(DIRECTIONS FOR THIS TASK) Repeat word for word the opening stretch of the entries, from the first line through the line containing "return (-y *".
• • • • • • •
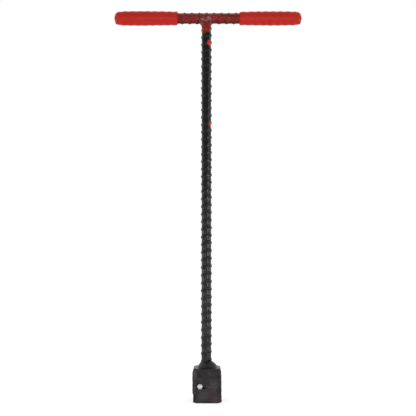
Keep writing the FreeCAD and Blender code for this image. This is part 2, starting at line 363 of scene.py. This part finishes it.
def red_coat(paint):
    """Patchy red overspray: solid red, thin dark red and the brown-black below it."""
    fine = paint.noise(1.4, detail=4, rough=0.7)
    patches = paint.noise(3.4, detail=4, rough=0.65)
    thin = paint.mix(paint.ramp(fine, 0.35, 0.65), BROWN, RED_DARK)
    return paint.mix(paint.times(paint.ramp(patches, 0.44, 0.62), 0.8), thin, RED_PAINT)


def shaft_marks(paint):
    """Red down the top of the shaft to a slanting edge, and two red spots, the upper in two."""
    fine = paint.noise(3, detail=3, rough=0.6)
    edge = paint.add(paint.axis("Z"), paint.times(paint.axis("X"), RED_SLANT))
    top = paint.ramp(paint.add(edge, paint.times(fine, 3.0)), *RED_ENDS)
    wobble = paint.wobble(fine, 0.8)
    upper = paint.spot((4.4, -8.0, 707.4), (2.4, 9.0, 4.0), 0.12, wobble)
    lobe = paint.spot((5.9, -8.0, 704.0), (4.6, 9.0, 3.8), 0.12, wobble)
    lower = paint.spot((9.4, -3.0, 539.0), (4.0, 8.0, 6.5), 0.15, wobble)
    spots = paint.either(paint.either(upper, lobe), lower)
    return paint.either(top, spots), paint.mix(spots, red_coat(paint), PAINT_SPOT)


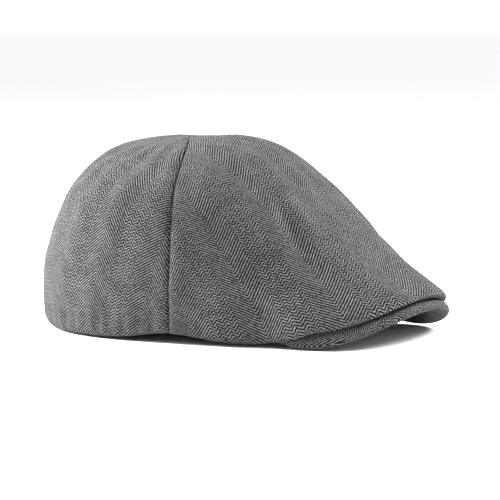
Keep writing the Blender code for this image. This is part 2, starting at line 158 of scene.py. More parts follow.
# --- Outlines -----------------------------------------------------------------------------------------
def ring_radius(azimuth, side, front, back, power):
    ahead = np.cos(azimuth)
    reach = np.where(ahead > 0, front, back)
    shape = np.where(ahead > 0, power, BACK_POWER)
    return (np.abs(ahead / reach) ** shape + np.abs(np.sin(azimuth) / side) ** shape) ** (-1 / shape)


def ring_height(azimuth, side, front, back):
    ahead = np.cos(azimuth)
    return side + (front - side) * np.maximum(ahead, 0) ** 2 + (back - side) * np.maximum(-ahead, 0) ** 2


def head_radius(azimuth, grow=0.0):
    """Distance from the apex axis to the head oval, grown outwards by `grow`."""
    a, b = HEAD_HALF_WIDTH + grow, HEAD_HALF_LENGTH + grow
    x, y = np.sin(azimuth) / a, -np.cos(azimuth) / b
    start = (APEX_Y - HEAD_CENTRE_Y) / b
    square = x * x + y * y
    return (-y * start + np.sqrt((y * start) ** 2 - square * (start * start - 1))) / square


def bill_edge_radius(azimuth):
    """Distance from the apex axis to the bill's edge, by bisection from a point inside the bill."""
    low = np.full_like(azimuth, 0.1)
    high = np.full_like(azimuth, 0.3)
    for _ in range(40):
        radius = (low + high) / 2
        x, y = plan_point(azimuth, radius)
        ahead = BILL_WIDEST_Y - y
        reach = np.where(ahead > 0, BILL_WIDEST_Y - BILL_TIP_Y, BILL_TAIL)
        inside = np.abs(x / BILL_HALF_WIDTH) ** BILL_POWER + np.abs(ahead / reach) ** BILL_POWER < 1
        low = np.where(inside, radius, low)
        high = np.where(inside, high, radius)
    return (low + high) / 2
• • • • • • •
(RESULT OF THE TASK)
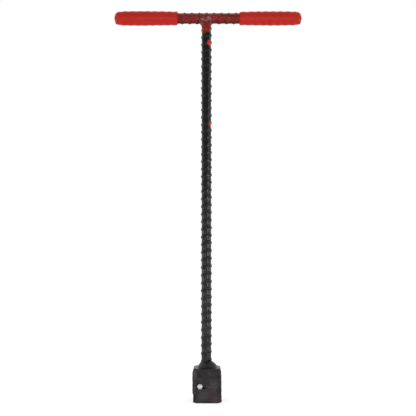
Keep writing the FreeCAD and Blender code for this image. This is part 2, starting at line 363 of scene.py. This part finishes it.
def red_coat(paint):
    """Patchy red overspray: solid red, thin dark red and the brown-black below it."""
    fine = paint.noise(1.4, detail=4, rough=0.7)
    patches = paint.noise(3.4, detail=4, rough=0.65)
    thin = paint.mix(paint.ramp(fine, 0.35, 0.65), BROWN, RED_DARK)
    return paint.mix(paint.times(paint.ramp(patches, 0.44, 0.62), 0.8), thin, RED_PAINT)


def shaft_marks(paint):
    """Red down the top of the shaft to a slanting edge, and two red spots, the upper in two."""
    fine = paint.noise(3, detail=3, rough=0.6)
    edge = paint.add(paint.axis("Z"), paint.times(paint.axis("X"), RED_SLANT))
    top = paint.ramp(paint.add(edge, paint.times(fine, 3.0)), *RED_ENDS)
    wobble = paint.wobble(fine, 0.8)
    upper = paint.spot((4.4, -8.0, 707.4), (2.4, 9.0, 4.0), 0.12, wobble)
    lobe = paint.spot((5.9, -8.0, 704.0), (4.6, 9.0, 3.8), 0.12, wobble)
    lower = paint.spot((9.4, -3.0, 539.0), (4.0, 8.0, 6.5), 0.15, wobble)
    spots = paint.either(paint.either(upper, lobe), lower)
    return paint.either(top, spots), paint.mix(spots, red_coat(paint), PAINT_SPOT)


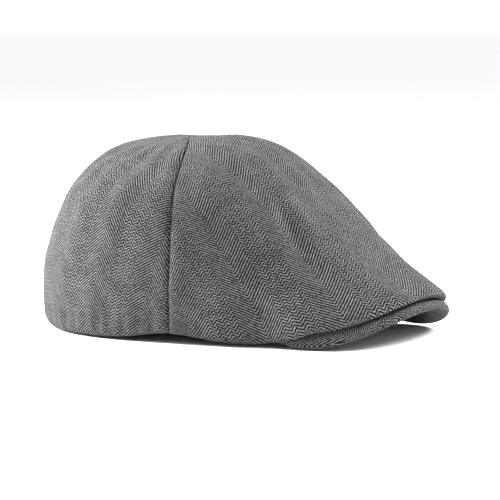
Keep writing the Blender code for this image. This is part 2, starting at line 158 of scene.py. More parts follow.
# --- Outlines -----------------------------------------------------------------------------------------
def ring_radius(azimuth, side, front, back, power):
    ahead = np.cos(azimuth)
    reach = np.where(ahead > 0, front, back)
    shape = np.where(ahead > 0, power, BACK_POWER)
    return (np.abs(ahead / reach) ** shape + np.abs(np.sin(azimuth) / side) ** shape) ** (-1 / shape)


def ring_height(azimuth, side, front, back):
    ahead = np.cos(azimuth)
    return side + (front - side) * np.maximum(ahead, 0) ** 2 + (back - side) * np.maximum(-ahead, 0) ** 2


def head_radius(azimuth, grow=0.0):
    """Distance from the apex axis to the head oval, grown outwards by `grow`."""
    a, b = HEAD_HALF_WIDTH + grow, HEAD_HALF_LENGTH + grow
    x, y = np.sin(azimuth) / a, -np.cos(azimuth) / b
    start = (APEX_Y - HEAD_CENTRE_Y) / b
    square = x * x + y * y
    return (-y * start + np.sqrt((y * start) ** 2 - square * (start * start - 1))) / square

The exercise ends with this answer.